The May sales look set to elicit vigorous bidding and the entire market will be attentive to the results that will act as a barometer for the rest of the year.

Thomas Houseago. Almost Human

Modern Art Museum of the City of Paris, 15 March – 14 July 2019

Born in Leeds in 1972 and a graduate of the Central Saint Martins College of Art & Design in London, Thomas HOUSEAGO is today an internationally recognised artist especially since his L’Homme pressé, a dark colossus from the François Pinault collection, was shown during the Venice Biennale in 2011. More recently, at the Grand Palais in Paris, he presented Walking Man in tribute to Auguste Rodin at the French master’s centenary exhibition of sculpture in 2017. Paris is therefore a perfect setting for the expression of his immense talent and its Museum of Modern Art is showing some thirty powerful and very expressionist works whose physical presence (often a strange mix of raw and noble materials – wood, plaster, bronze, metal…) express both strength and fragility. A sculptor of busts, heads, colossus-type figures standing, seated, crouching, moving or lying down, Thomas Houseago draws directly onto his 3-D forms much as he does on his canvases… strange enigmatic faces, like contemporary Vanities…

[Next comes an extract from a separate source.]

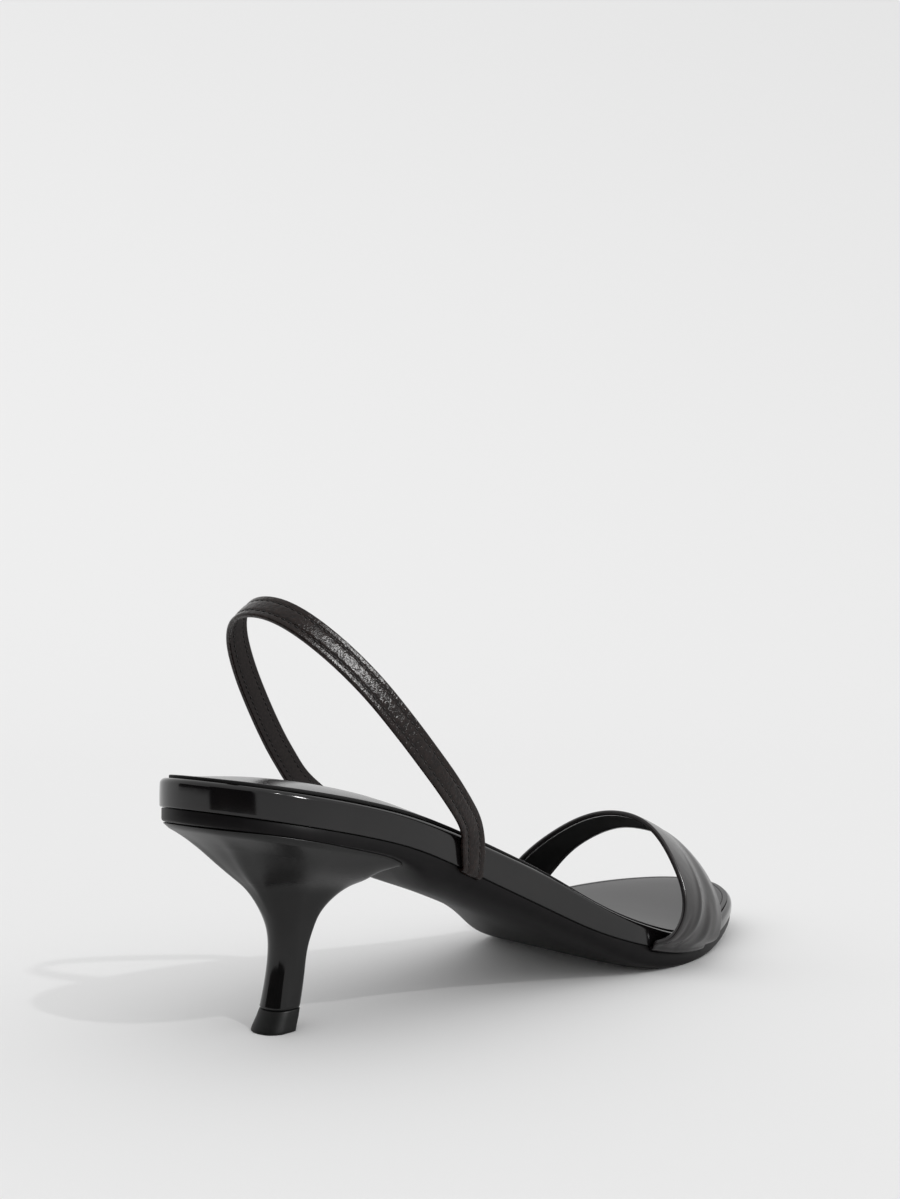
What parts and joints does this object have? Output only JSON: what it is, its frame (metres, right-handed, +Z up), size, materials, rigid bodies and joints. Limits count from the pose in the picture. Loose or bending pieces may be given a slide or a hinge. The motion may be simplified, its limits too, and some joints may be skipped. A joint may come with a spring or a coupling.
{
  "type": "slingback sandal",
  "caption": "Right shoe: open-toed slingback sandal with a small flared heel, a padded sole with a tall glossy edge, a toe strap and a heel strap.",
  "frame": {"origin": "on the floor under the ball of the foot, in the middle of the flat spot the outsole rests on", "axes": "+Z up, +Y from heel to toe, +X towards the outer side of the foot"},
  "size_m": [0.089, 0.238, 0.1088],
  "materials": {
    "sock_leather": "smooth, half gloss",
    "footbed_patent": "high gloss patent",
    "outsole_lacquer": "painted, smooth gloss",
    "heel_lacquer": "high gloss",
    "heel_tip_rubber": "dull",
    "toe_strap_leather": "smooth, gloss",
    "sling_leather": "crinkled, gloss"
  },
  "bodies": {
    "root": {"insole_sock": "sock_leather", "footbed": "footbed_patent", "outsole": "outsole_lacquer", "heel": "heel_lacquer", "heel_tip": "heel_tip_rubber", "toe_strap": "toe_strap_leather", "sling_strap": "sling_leather"}
  },
  "joints": []
}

The ground floor areas of the Musée d’Art Moderne de la ville de Paris have been occupied in chronological order. In a first space we discover the anthropomorphic plaster sculptures of his early work. Moving on, we encounter hybrid and experimental sculptures. The third room is devoted to L’Homme pressé. This imposing bronze giant takes possession of the verticality of the place and is juxtaposed by the horizontality of the recumbent sculpture Wood Skeleton I (Father) and the long mural frieze from the series Black Paintings. The exhibition ends in an immersive space dedicated to presenting Cast Studio made especially for the event, accompanied by a film and photographs tracing the creation of this clay-molded sculpture and translating the ‘anatomicality’ and ‘performative’ dimensions of his works. The piece Striding Figure II artwork installed in the pond of the museum’s esplanade draws to a close this sometimes dizzying immersion in the artist’s darker period as it emerges towards the light.

Present in numerous public and private collections, notably in the United States where he has lived since 2003 and in the UK where he was born, this star of the Contemporary art world was discovered early by the Brussels gallerist Xavier Hufkens. Today he is also supported by the Gagosian Gallery. Present on the secondary market since 2010, his prices grew exponentially very quickly: already past the $100,000 threshold in 2011, they reached $200,000 in 2012. His most recent work at auction – Portrait – fetched $91,200 at the George Michael Collection Sale on 13 March at Christie’s in London. Houseago’s sculptures are not rare on the market since on average there is one for sale every three months. You would need a minimum of $30,000 – $40,000 to enter the bidding and hope to acquire an example of his already recognized and much sought-after work.